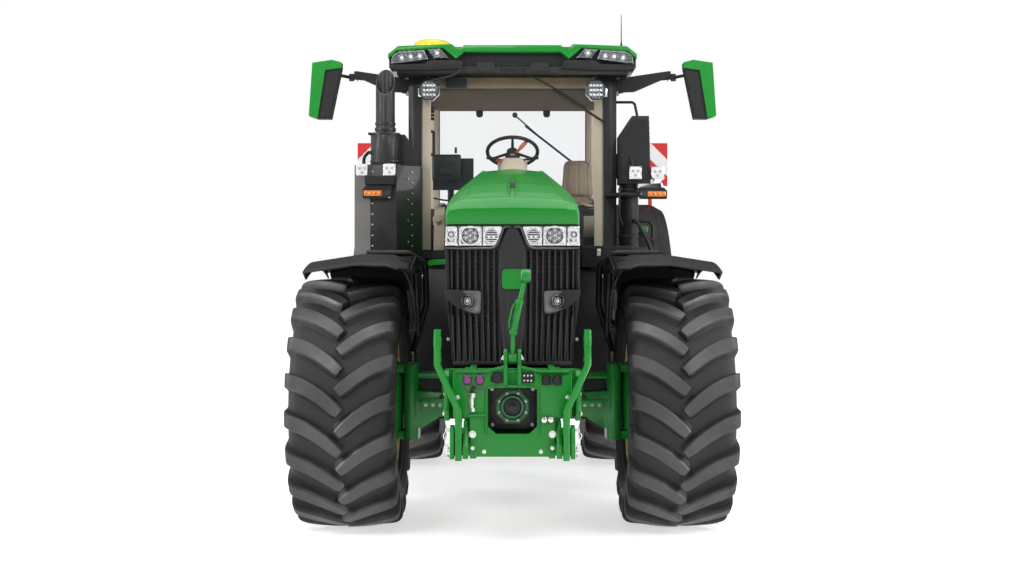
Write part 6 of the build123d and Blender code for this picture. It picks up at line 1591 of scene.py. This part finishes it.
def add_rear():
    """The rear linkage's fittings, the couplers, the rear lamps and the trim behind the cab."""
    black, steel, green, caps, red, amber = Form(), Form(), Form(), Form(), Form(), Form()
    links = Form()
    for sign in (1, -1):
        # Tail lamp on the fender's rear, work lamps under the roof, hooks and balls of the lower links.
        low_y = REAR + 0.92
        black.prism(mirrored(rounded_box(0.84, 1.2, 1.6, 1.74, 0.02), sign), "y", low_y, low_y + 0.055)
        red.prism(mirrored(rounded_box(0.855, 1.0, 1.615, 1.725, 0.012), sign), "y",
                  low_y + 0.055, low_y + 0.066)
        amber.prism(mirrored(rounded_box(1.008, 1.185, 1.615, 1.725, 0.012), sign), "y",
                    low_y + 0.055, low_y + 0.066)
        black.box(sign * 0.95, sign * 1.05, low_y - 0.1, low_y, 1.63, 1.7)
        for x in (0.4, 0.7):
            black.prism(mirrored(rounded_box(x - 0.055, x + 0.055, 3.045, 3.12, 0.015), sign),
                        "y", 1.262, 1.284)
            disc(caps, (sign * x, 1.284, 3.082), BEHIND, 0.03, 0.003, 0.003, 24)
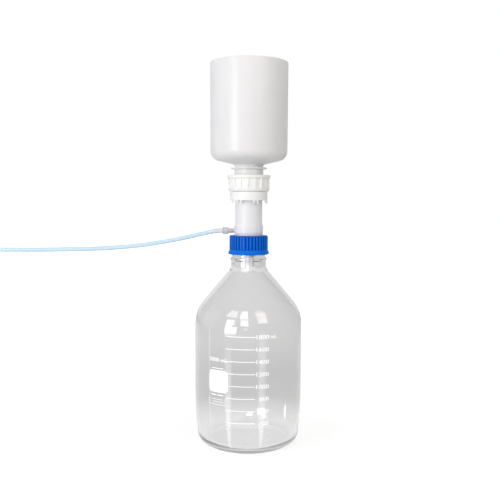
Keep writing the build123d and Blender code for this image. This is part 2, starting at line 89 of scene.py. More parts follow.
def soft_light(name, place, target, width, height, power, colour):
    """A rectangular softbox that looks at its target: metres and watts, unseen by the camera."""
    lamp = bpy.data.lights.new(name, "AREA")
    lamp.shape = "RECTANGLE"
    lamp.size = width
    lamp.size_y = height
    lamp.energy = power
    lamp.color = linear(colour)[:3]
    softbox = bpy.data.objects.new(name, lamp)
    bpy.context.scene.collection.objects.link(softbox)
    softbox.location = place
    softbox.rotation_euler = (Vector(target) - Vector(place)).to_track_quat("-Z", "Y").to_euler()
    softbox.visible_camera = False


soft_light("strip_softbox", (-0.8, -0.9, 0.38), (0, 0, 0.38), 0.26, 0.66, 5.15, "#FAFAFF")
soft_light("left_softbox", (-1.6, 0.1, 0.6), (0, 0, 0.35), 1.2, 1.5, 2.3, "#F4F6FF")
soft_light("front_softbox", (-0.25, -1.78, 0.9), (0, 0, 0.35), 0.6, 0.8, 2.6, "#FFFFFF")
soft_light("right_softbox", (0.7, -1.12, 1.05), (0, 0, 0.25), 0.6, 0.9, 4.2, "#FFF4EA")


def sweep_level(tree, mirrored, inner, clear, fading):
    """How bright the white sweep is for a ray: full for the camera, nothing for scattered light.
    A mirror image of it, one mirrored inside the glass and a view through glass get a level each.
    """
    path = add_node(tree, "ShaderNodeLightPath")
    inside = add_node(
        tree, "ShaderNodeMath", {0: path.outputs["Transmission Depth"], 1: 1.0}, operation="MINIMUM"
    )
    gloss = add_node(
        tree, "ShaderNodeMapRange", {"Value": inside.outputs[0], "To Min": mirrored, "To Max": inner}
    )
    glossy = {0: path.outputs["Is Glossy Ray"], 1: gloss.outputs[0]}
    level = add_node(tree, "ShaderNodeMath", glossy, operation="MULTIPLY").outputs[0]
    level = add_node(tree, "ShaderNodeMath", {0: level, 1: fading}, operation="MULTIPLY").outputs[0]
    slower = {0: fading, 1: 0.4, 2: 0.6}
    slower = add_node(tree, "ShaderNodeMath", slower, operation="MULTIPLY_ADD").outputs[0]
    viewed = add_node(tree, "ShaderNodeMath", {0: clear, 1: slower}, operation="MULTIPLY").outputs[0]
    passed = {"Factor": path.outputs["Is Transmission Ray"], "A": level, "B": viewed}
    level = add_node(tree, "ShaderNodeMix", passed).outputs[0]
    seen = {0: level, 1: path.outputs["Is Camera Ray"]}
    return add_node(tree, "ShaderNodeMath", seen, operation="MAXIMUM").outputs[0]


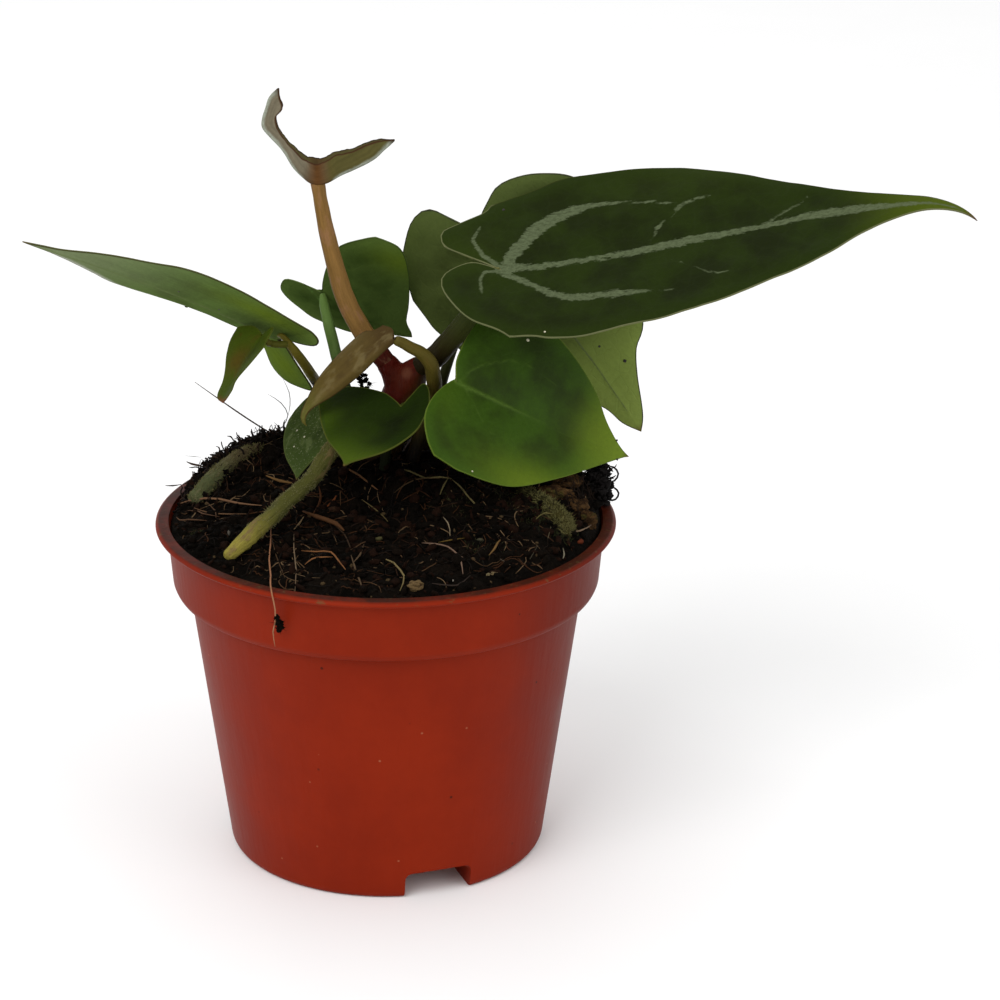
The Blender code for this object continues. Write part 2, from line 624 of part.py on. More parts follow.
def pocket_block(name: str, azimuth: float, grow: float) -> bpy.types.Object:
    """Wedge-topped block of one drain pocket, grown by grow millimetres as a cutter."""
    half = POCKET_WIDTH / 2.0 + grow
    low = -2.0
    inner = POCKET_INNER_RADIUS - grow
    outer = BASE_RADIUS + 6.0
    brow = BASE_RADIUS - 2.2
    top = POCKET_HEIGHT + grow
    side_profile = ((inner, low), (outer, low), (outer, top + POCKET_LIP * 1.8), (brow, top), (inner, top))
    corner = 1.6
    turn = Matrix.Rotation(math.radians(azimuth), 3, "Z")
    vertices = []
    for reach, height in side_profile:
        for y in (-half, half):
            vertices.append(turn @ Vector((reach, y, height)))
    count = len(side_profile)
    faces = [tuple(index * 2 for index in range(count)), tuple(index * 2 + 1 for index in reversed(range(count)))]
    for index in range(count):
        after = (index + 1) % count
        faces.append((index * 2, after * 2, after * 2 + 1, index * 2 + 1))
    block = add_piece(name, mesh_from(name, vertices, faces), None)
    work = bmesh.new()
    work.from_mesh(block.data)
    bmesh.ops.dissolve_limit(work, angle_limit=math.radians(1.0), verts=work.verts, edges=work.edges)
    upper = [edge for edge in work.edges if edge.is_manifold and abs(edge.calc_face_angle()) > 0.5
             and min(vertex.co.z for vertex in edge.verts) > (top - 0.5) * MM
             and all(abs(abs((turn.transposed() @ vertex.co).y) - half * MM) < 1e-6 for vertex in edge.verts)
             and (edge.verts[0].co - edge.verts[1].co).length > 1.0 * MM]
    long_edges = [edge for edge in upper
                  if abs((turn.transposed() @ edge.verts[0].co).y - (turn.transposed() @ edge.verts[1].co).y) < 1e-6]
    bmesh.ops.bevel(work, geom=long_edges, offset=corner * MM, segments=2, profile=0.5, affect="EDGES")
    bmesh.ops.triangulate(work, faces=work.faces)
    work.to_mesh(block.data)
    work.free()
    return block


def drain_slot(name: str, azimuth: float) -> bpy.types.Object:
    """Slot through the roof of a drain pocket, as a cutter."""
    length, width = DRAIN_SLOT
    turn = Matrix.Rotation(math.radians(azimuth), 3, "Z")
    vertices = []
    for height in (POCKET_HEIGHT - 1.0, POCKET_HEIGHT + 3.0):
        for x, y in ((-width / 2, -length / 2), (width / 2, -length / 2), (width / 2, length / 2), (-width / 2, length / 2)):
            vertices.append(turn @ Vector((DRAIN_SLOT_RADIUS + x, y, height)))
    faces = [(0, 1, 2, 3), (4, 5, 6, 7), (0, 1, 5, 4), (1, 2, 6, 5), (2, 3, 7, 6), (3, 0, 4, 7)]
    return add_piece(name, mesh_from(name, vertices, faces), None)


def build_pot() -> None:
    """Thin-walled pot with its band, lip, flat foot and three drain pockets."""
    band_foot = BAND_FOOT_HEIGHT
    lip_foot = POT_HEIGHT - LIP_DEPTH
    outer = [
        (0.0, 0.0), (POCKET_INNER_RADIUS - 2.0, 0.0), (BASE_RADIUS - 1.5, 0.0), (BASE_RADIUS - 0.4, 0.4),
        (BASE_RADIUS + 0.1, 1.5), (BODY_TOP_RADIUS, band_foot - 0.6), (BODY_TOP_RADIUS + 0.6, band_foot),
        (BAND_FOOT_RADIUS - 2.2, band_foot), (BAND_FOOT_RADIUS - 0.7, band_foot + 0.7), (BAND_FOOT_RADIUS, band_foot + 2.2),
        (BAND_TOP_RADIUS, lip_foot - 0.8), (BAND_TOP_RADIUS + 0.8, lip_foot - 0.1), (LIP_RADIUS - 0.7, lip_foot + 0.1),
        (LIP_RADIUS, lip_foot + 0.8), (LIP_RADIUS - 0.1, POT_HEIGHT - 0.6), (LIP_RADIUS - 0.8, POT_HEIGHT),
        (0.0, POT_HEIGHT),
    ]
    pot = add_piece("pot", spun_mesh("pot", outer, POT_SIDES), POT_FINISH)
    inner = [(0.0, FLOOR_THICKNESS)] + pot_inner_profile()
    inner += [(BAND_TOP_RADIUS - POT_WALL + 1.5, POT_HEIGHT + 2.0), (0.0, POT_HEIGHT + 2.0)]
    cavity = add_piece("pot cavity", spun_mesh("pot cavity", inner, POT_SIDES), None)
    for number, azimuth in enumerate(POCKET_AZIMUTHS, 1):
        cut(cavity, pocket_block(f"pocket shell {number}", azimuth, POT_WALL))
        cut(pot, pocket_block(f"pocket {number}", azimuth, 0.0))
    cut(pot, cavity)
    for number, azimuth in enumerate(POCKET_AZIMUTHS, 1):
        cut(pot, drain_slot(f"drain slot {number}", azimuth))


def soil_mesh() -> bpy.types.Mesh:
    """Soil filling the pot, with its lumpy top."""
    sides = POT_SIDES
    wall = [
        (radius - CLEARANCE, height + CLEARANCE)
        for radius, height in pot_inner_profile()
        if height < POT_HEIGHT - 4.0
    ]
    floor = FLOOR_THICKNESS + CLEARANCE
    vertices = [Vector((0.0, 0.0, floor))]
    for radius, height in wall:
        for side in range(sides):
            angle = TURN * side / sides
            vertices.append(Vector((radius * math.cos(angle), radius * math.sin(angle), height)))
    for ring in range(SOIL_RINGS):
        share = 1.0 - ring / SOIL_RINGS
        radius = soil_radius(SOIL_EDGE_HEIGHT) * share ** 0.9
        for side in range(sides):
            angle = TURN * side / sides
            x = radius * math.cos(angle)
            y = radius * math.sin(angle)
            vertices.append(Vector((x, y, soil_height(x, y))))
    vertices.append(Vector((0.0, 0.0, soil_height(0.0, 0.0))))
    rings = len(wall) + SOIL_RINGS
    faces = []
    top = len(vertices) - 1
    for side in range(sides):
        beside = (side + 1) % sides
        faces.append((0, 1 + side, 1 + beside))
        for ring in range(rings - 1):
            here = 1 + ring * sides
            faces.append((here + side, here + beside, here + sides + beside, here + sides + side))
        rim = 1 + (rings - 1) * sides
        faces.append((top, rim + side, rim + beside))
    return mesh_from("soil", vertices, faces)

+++

* Exercise:
Say how many lines in the listing above include "parts". Give nothing but the number.

* Complete answer:
2